Patrick RP, Ames BN. (2014) FASEB J. 28(6) 2398-413. doi: 10.1096/fj.13-246546. Epub 2014 Feb 20.
Serotonin and vitamin D have been proposed to play a role in autism; however, no causal mechanism has been established.
Here, we present evidence that vitamin D hormone (calcitriol) activates the transcription of the serotonin-synthesizing gene tryptophan hydroxylase 2 (TPH2) in the brain at a vitamin D response element (VDRE) and represses the transcription of TPH1 in tissues outside the blood-brain barrier at a distinct VDRE.
The proposed mechanism explains 4 major characteristics associated with autism: the low concentrations of serotonin in the brain and its elevated concentrations in tissues outside the blood-brain barrier; the low concentrations of the vitamin D hormone precursor 25-hydroxyvitamin D (25(OH)D3); the high male prevalence of autism; and the presence of maternal antibodies against fetal brain tissue.
Two peptide hormones, oxytocin and vasopressin, are also associated with autism and genes encoding the oxytocin-neurophysin I preproprotein, the oxytocin receptor, and the arginine vasopressin receptor contain VDREs for activation.
Supplementation with vitamin D and tryptophan is a practical and affordable solution to help prevent autism and possibly ameliorate some symptoms of the disorder.
KEYWORDS: autoimmunity, behavior, brain function, oxytocin, prenatal, vasopressin
This important new study identifies mechanisms by which Vitamin D deficiency may play a part in autism and other neurodevelopmental and psychiatric conditions.
The findings show how Vitamin D influences the production of serotonin (a key neurotransmitter implicated in autism and other conditions) in both the brain and the gut.
They also reveal that Vitamin D helps to regulate key hormones such as oxytocin and vasopressin (implicated in social bonding, among other things - and therefore potentially relevant in autism and related conditions involving impaired social and communication skills).

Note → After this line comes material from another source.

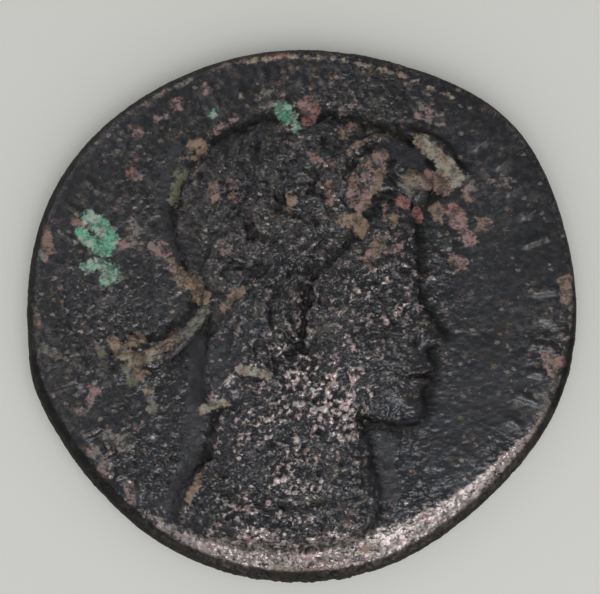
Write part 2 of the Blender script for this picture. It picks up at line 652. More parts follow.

Given the very high prevalence of Vitamin D deficiency in most developed countries, these findings add to the many calls for this to be taken seriously by public health authorities, and for remedial action to be taken, especially among vulnerable groups - including women of childbearing age - as the effects of Vitamin D deficiency in early life are more profound, and in some cases irreversible.